Long Short-Term Memory (LSTM)
LSTMs solve the vanishing gradient problem with a more sophisticated cell structure.
The Key Innovation: Gates
LSTMs have three gates that control information flow:
- Forget Gate: What to discard from memory
- Input Gate: What new information to add
- Output Gate: What to output from memory
Plus a cell state that carries information across long distances.
# LSTM pseudocode
def lstm_cell(x_t, h_prev, c_prev):
# Forget gate - what to forget from cell state
f_t = sigmoid(W_f @ [h_prev, x_t] + b_f)
# Input gate - what new info to add
i_t = sigmoid(W_i @ [h_prev, x_t] + b_i)
# Candidate values to add
c_candidate = tanh(W_c @ [h_prev, x_t] + b_c)
# Update cell state
c_t = f_t * c_prev + i_t * c_candidate
# Output gate - what to output
o_t = sigmoid(W_o @ [h_prev, x_t] + b_o)
# Hidden state
h_t = o_t * tanh(c_t)
return h_t, c_t
Why This Works
The cell state c_t acts like a conveyor belt. Information can flow unchanged across many steps (if forget gate ≈ 1 and input gate ≈ 0).

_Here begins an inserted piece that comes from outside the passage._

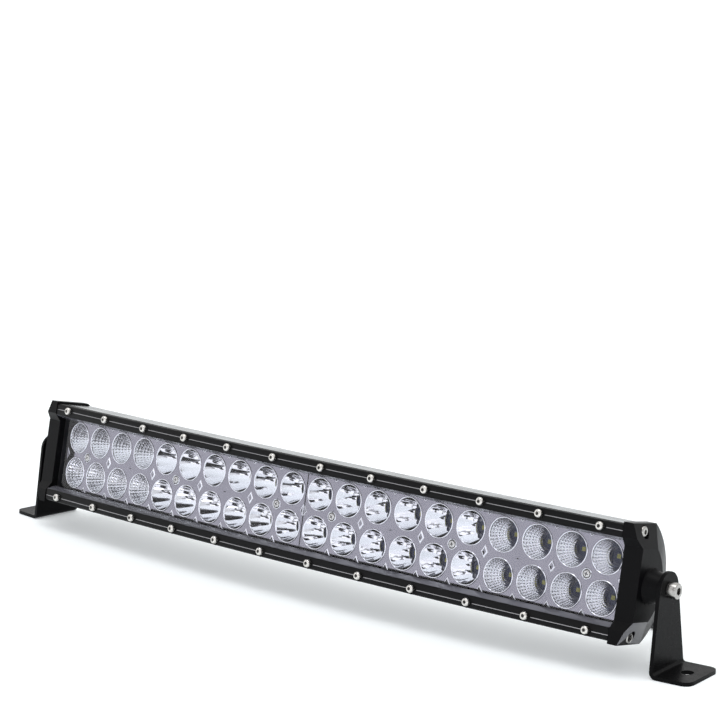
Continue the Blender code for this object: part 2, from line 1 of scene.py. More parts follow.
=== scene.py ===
"""Looks of the curved LED light bar: fine meshes, materials, light and camera.

Bar space is x along the bar, y backwards and z up from the middle of the bezel rails'
front face. A point of the bar is (s, d, z): arc length, depth behind that face, height.
"""

import json
import math

import bmesh
import bpy
from mathutils import Matrix, Vector


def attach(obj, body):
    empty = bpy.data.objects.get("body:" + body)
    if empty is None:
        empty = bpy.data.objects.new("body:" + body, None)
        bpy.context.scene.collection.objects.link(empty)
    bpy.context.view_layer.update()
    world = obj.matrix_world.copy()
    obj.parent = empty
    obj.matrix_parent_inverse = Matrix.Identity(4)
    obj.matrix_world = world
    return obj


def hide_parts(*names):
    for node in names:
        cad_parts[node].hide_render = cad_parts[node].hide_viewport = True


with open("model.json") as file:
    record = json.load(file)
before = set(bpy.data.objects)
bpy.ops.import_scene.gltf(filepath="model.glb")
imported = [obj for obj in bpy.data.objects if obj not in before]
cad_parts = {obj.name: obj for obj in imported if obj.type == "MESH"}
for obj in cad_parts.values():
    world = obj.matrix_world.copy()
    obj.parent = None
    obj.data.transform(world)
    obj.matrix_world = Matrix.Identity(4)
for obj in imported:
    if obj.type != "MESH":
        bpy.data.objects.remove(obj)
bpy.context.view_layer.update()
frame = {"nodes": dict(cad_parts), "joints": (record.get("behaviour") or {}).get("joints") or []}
nodes = frame["nodes"]

MM = 0.001
# Ends of the bar, modules of the reflector and rails, each with its side or number.
ENDS = (("right", 1), ("left", -1))
MODULES = (("left", 0), ("right", 1))
RAILS = (("upper", 1), ("lower", -1))

ARC_RADIUS = 2440 * MM
TILT = math.radians(-12)
# Where the hinges lie in bar space.
HINGE_DEPTH = 35.0 * MM
HINGE_HEIGHT = -7.43 * MM

right_joint = next(j for j in frame["joints"] if j["name"] == "right_bracket_swivel")
HINGE = Vector(right_joint["pos_m"])
HINGE_AXIS = Vector(right_joint["axis"])
BAR_SPACE = (
    Matrix.Translation((0, HINGE.y - HINGE_DEPTH, HINGE.z - HINGE_HEIGHT))
    @ Matrix.Rotation(TILT, 4, "X")
)


# Camera, floor and light

LENS_MM = 126.2
SENSOR_MM = 36
CLIP_END = 60
CAMERA_PLACE = Vector((1.1241, -1.1763, 0.4758))
CAMERA_TARGET = Vector((0.0222, 0.0177, 0.1555))
CAMERA_ROLL = math.radians(-0.24)

FLOOR_HALF = 30
FLOOR_GLOW = (0.95, 0.985, 1)
FLOOR_GLOW_STRENGTH = 0.22

SUN_STRENGTH = 0.7
SUN_ANGLE = math.radians(34)
SUN_DIRECTION = Vector((0.02, 0.10, -1))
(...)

This creates a gradient highway, solving the vanishing gradient problem.
Practical Implementation
Using PyTorch:
import torch
import torch.nn as nn
class TextClassifier(nn.Module):
def __init__(self, vocab_size, embedding_dim, hidden_dim, num_classes):
super().__init__()
self.embedding = nn.Embedding(vocab_size, embedding_dim)
self.lstm = nn.LSTM(
embedding_dim,
hidden_dim,
batch_first=True,
bidirectional=True
)
self.fc = nn.Linear(hidden_dim * 2, num_classes)
def forward(self, x):
# x: (batch, seq_len)
embedded = self.embedding(x) # (batch, seq_len, embed_dim)
lstm_out, (hidden, cell) = self.lstm(embedded)

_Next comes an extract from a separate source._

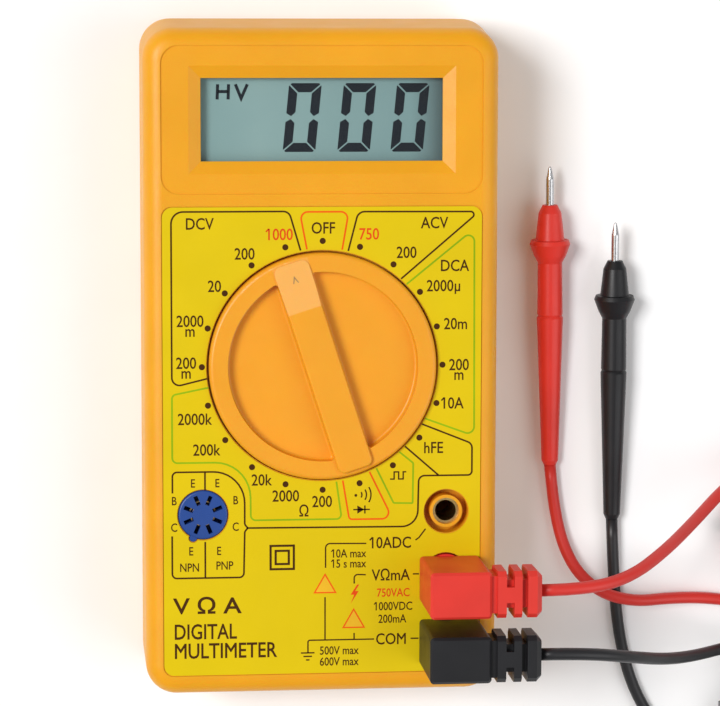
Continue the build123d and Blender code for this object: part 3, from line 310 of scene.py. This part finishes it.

# lstm_out: (batch, seq_len, hidden*2)
# Use last hidden state from both directions
hidden_cat = torch.cat([hidden[-2], hidden[-1]], dim=1)
return self.fc(hidden_cat)
Common NLP Tasks with LSTMs
Sentiment Analysis
# Input: "This movie was great"
# Output: Positive (0.92)
model = TextClassifier(vocab_size=10000, embedding_dim=128,
hidden_dim=256, num_classes=2)
Named Entity Recognition
# Input: "John works at Google in California"
# Output: [B-PER, O, O, B-ORG, O, B-LOC]
class NERModel(nn.Module):
def __init__(self, ...):
self.lstm = nn.LSTM(..., bidirectional=True)
self.fc = nn.Linear(hidden_dim * 2, num_tags) # Per-token output
Machine Translation (Seq2Seq)
# Encoder-decoder architecture
class Encoder(nn.Module):
def __init__(self, ...):
self.lstm = nn.LSTM(...)
def forward(self, x):
outputs, (hidden, cell) = self.lstm(x)
return hidden, cell
class Decoder(nn.Module):
def __init__(self, ...):
self.lstm = nn.LSTM(...)
def forward(self, x, hidden, cell):
output, (hidden, cell) = self.lstm(x, (hidden, cell))
return output, hidden, cell
GRUs: A Simpler Alternative
Gated Recurrent Units (GRUs) simplify LSTMs:
- Combine forget and input gates into a single “update gate”
- Merge cell state and hidden state
# Two gates instead of three
def gru_cell(x_t, h_prev):
z_t = sigmoid(W_z @ [h_prev, x_t]) # Update gate
r_t = sigmoid(W_r @ [h_prev, x_t]) # Reset gate
h_candidate = tanh(W @ [r_t * h_prev, x_t])
h_t = (1 - z_t) * h_prev + z_t * h_candidate
return h_t
GRUs train faster with similar performance. Use them when LSTM seems like overkill.
Limitations
Despite their power, RNNs/LSTMs have inherent limitations:
- Sequential processing: Can’t parallelize across time steps
- Still struggle with very long sequences: 100+ tokens remain challenging
- Fixed representation: Single hidden vector must capture all context
These limitations led to attention mechanisms and eventually Transformers/BERT.
When to Use RNNs/LSTMs Today
With Transformers dominating, when are RNNs still useful?
- Streaming data: Real-time processing where you can’t wait for full sequence
- Resource constraints: Smaller models, less memory
- Simple sequence problems: Short sequences, limited data
- Understanding fundamentals: Foundation for learning attention/Transformers
Final Thoughts
RNNs and LSTMs were revolutionary. They enabled machine translation, speech recognition, and text generation that seemed impossible before.
Understanding them illuminates why Transformers work—they solve LSTM limitations with parallel attention over all positions.
The principles of gating and memory management influence modern architectures. Even if you never implement an LSTM from scratch, the intuitions transfer.
Know where we’ve been to understand where we’re going.